Instruction
The listing below holds a line with "thinned(body, BODY_TRIANGLES)" and a later line with "if empty is". Write out those two lines and every line between them, exactly, and nothing else.

--- START OF Provided data ---

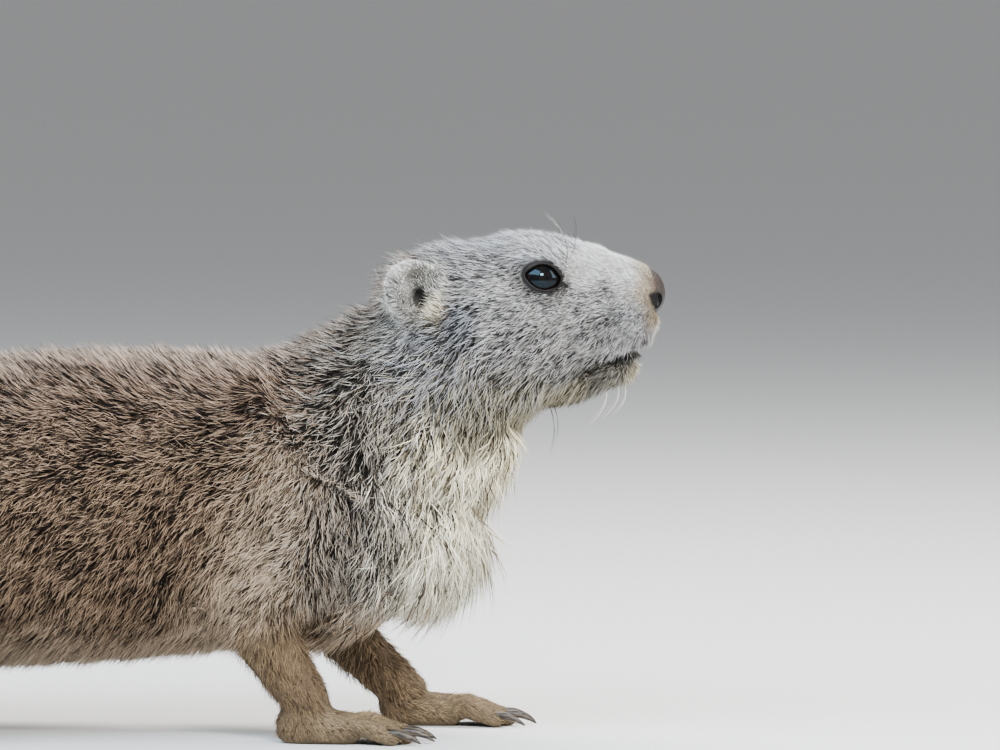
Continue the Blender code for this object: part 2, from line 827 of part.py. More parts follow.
def ruff_roots():
    """The chest and throat, in rows from the belly up to the jaw."""
    draws = random.Random(RUFF_SEED)
    made = []
    for row in range(RUFF_ROWS):
        share = row / (RUFF_ROWS - 1)
        middle = Vector((RUFF_X, 0, RUFF_LOW + (RUFF_HIGH - RUFF_LOW) * share))
        radius = RUFF_RADIUS[0] + (RUFF_RADIUS[1] - RUFF_RADIUS[0]) * share
        count = round(radius * math.radians(2 * RUFF_SIDE) / RUFF_SPACING)
        ahead = CHEST_LIE + (THROAT_LIE - CHEST_LIE) * ramp(share, 0.3, 1)
        for index in range(count):
            turn = math.radians(RUFF_SIDE) * (2 * (index + 0.25 + 0.5 * (row % 2)) / count - 1)
            way = Vector((math.cos(turn), math.sin(turn), 0))
            start = middle + Vector((0, 0, draws.uniform(-RUFF_SCATTER, RUFF_SCATTER)))
            lie = Vector((ahead, 0.3 * math.sin(turn), -1))
            made.append(Root(start, way, lie, THROAT_LIFT * ramp(share, 0.45, 1)))
    return made


def brush_roots():
    """All round the tail, in rows from its root to its tip."""
    line = through(TAIL, 8)
    made = []
    for row in range(BRUSH_ROWS):
        along = BRUSH_START + (BRUSH_END - BRUSH_START) * row / (BRUSH_ROWS - 1)
        at = int(along * (len(line) - 2))
        here, after = line[at], line[at + 1]
        back = Vector(after[:3] - here[:3]).normalized()
        up = back.cross(Vector((0, 1, 0)))
        count = max(4, round(2 * math.pi * (here[3] + 4) / BRUSH_SPACING))
        for index in range(count):
            angle = 2 * math.pi * (index + 0.5 * (row % 2)) / count
            way = Vector((0, 1, 0)) * math.sin(angle) + up * math.cos(angle)
            made.append(Root(Vector(here[:3]), way, back, TIP_LIFT * ramp(along, 0.6, 1)))
    return made


def finish(obj, colour):
    """Gives a node its material."""
    (red, green, blue), roughness = COLOURS[colour]
    material = bpy.data.materials.get(colour) or bpy.data.materials.new(colour)
    material.use_nodes = True
    shader = material.node_tree.nodes["Principled BSDF"]
    shader.inputs["Base Color"].default_value = (red, green, blue, 1)
    shader.inputs["Roughness"].default_value = roughness
    obj.data.materials.clear()
    obj.data.materials.append(material)


COLOUR_OF = {
    "torso": "coat_back",
    "head": "coat_head",
    "ear": "coat_head",
    "neck": "coat_throat",
    "leg": "coat_legs",
    "paw": "coat_legs",
    "tail": "coat_tail",
    "nose": "nose",
    "eye": "eye",
    "claw": "claw",
}


def centre_on_floor(nodes):
    """Moves everything so that the middle of its footprint is the origin."""
    points = [v.co for obj in nodes for v in obj.data.vertices]
    x = (min(p.x for p in points) + max(p.x for p in points)) / 2
    y = (min(p.y for p in points) + max(p.y for p in points)) / 2
    for obj in nodes:
        obj.data.transform(Matrix.Translation((-x, -y, 0)))


def main():
    clear_scene()
    whole = flesh()
    behind, ahead = slab(HEAD_CUT, -1, BLOCK_OVERLAP), slab(HEAD_CUT, 1, BLOCK_OVERLAP)
    block = combine(copy_of(whole, "block"), [behind], "DIFFERENCE", "MANIFOLD")
    body = combine(whole, [ahead], "DIFFERENCE", "MANIFOLD")
    nodes = [head(thinned(block, HEAD_TRIANGLES)), nose()]
    thinned(body, BODY_TRIANGLES)
    nodes += limbs(body)
    nodes.append(between(copy_of(body, "neck"), NECK_CUT, HEAD_CUT))
    nodes.append(between(copy_of(body, "tail"), None, TAIL_CUT))
    nodes.append(between(body, TAIL_CUT, NECK_CUT))
    body.name = "torso"
    by_name = {obj.name: obj for obj in nodes}
    near_ruff = ("head", "torso", "leg_fore_left", "leg_fore_right", "paw_fore_left", "paw_fore_right")
    grown(by_name["neck"], RUFF, ruff_roots(), [by_name[n] for n in near_ruff], RUFF_SEED)
    near_brush = ("torso", "leg_hind_left", "leg_hind_right")
    grown(by_name["tail"], BRUSH, brush_roots(), [by_name[n] for n in near_brush], BRUSH_SEED)
    for build, name in ((ear, "ear"), (eyeball, "eye")):
        left = build(f"{name}_left")
        nodes += [left, mirrored(left, f"{name}_right")]
    for obj in nodes:
        finish(obj, COLOUR_OF[obj.name.split("_")[0]])
    centre_on_floor(nodes)


main()
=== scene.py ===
"""A young alpine marmot, dressed as a museum's still, life-size model.

The tables give sizes in millimetres in the frame in which the animal was drawn: X points to the
nose with its zero between the shoulders, Y to the animal's left and Z up from the floor. Drawing
turns them into metres in the model's own frame.
"""

import logging
import math
from dataclasses import dataclass, field
from enum import Enum
from typing import Any, NamedTuple, Sequence

import bpy
import numpy as np
from mathutils import Euler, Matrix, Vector


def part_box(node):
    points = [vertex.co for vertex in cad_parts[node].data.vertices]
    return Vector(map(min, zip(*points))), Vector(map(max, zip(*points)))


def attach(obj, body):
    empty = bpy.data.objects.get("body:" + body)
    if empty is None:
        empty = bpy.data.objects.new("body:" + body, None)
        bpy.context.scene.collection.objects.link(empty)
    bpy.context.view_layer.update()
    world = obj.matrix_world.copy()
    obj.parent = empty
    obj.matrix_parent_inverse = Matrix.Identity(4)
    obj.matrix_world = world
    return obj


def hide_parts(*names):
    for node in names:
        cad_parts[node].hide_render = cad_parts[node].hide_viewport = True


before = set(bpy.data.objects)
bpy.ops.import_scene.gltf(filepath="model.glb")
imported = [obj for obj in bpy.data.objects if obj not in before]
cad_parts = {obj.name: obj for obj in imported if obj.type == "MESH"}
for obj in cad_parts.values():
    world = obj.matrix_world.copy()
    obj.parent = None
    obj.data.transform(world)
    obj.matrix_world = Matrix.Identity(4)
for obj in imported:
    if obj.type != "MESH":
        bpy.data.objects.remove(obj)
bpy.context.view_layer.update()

LOG = logging.getLogger("marmot")
MM = 0.001
MERGE = 1e-6
COAT_MAP = "OFBake"
Array = np.ndarray
Pair = tuple[float, float]
Colour = tuple[float, float, float]
Triple = tuple[float, float, float]


# The frame of the tables.


EYE_PLACE = (71.0, 17.6, 155.8)
EYE_RADIUS = 7.8
PAD_PLACE = (108.1, 0.0, 150.7)
PAD_RADII = (5.8, 8.9, 7.9)
MOUTH_CORNER = (86.0, 124.2)
MOUTH_SLOPE = 0.35
EAR_CANAL = (31.0, 27.0, 148.6)


@dataclass(frozen=True)
class Drawing:
    """The frame of the tables.

    Args:
        shift: How far its origin lies from the model's own along X, in metres.
    """

    shift: float

    @classmethod
    def from_solids(cls) -> "Drawing":
        """Finds the shift from the place of the left eye's solid."""
        low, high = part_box("eye_left")
        return cls((low.x + high.x) / 2 - EYE_PLACE[0] * MM)

    def to_model(self, points: Array) -> Array:
        """Millimetres of the tables to metres of the model."""
        return np.asarray(points, float) * MM + np.array([self.shift, 0, 0])

    def to_table(self, points: Array) -> Array:
        """Metres of the model to millimetres of the tables."""
        return (np.asarray(points, float) - np.array([self.shift, 0, 0])) / MM


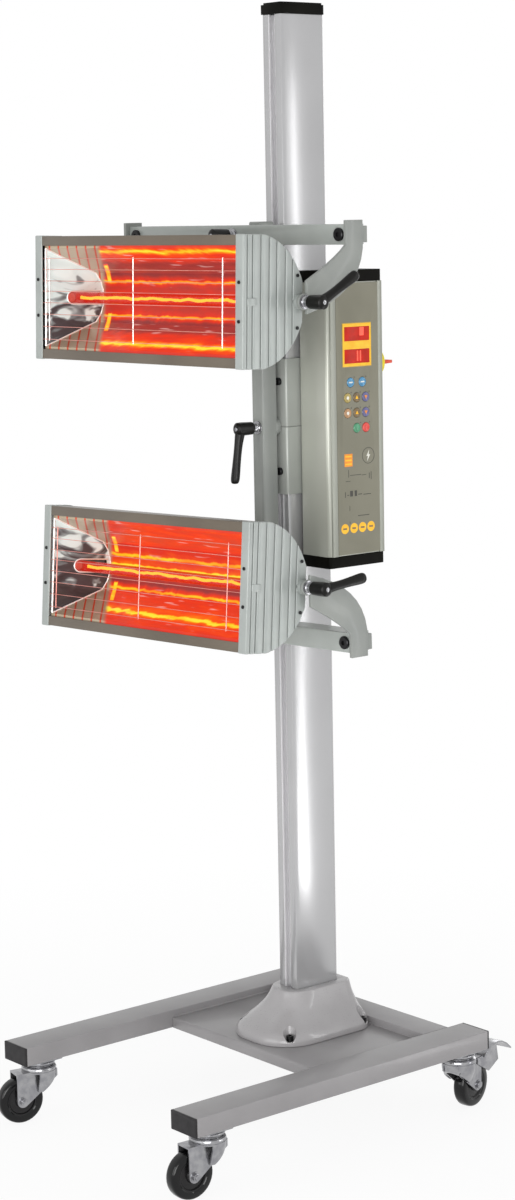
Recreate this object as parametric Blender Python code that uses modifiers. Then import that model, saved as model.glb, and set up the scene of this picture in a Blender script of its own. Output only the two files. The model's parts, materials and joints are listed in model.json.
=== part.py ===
# Infrared paint curing lamp: two cassettes on a turning boom, a control box and a column on four casters.
# Metres, +Z up. The cassettes face -Y, the control panel faces +X.
# Sizes are given round the column's axis; the last step moves the lamp so that its footprint is centred.

import math

import bmesh
import bpy
from mathutils import Matrix, Vector

# Driving sizes of the whole lamp
overall_height = 1.770
base_width = 0.498
leg_length = 0.599
foot_to_cross_tube = 0.004

# Clearances
touch_gap = 0.0003
slide_gap = 0.0005
bore_gap = 0.0006
overrun = 0.004
weld_distance = 0.00001

# Base frame
leg_width = 0.060
leg_height = 0.030
tube_wall = 0.002
leg_clearance = 0.103
cross_tube_width = 0.055
cross_tube_setback = 0.031
tray_thickness = 0.003
tray_sink = 0.012
tray_front_reach = 0.139
tray_bend_radius = 0.004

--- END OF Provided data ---

Result for this task
    thinned(body, BODY_TRIANGLES)
    nodes += limbs(body)
    nodes.append(between(copy_of(body, "neck"), NECK_CUT, HEAD_CUT))
    nodes.append(between(copy_of(body, "tail"), None, TAIL_CUT))
    nodes.append(between(body, TAIL_CUT, NECK_CUT))
    body.name = "torso"
    by_name = {obj.name: obj for obj in nodes}
    near_ruff = ("head", "torso", "leg_fore_left", "leg_fore_right", "paw_fore_left", "paw_fore_right")
    grown(by_name["neck"], RUFF, ruff_roots(), [by_name[n] for n in near_ruff], RUFF_SEED)
    near_brush = ("torso", "leg_hind_left", "leg_hind_right")
    grown(by_name["tail"], BRUSH, brush_roots(), [by_name[n] for n in near_brush], BRUSH_SEED)
    for build, name in ((ear, "ear"), (eyeball, "eye")):
        left = build(f"{name}_left")
        nodes += [left, mirrored(left, f"{name}_right")]
    for obj in nodes:
        finish(obj, COLOUR_OF[obj.name.split("_")[0]])
    centre_on_floor(nodes)


main()
=== scene.py ===
"""A young alpine marmot, dressed as a museum's still, life-size model.

The tables give sizes in millimetres in the frame in which the animal was drawn: X points to the
nose with its zero between the shoulders, Y to the animal's left and Z up from the floor. Drawing
turns them into metres in the model's own frame.
"""

import logging
import math
from dataclasses import dataclass, field
from enum import Enum
from typing import Any, NamedTuple, Sequence

import bpy
import numpy as np
from mathutils import Euler, Matrix, Vector


def part_box(node):
    points = [vertex.co for vertex in cad_parts[node].data.vertices]
    return Vector(map(min, zip(*points))), Vector(map(max, zip(*points)))


def attach(obj, body):
    empty = bpy.data.objects.get("body:" + body)
    if empty is None:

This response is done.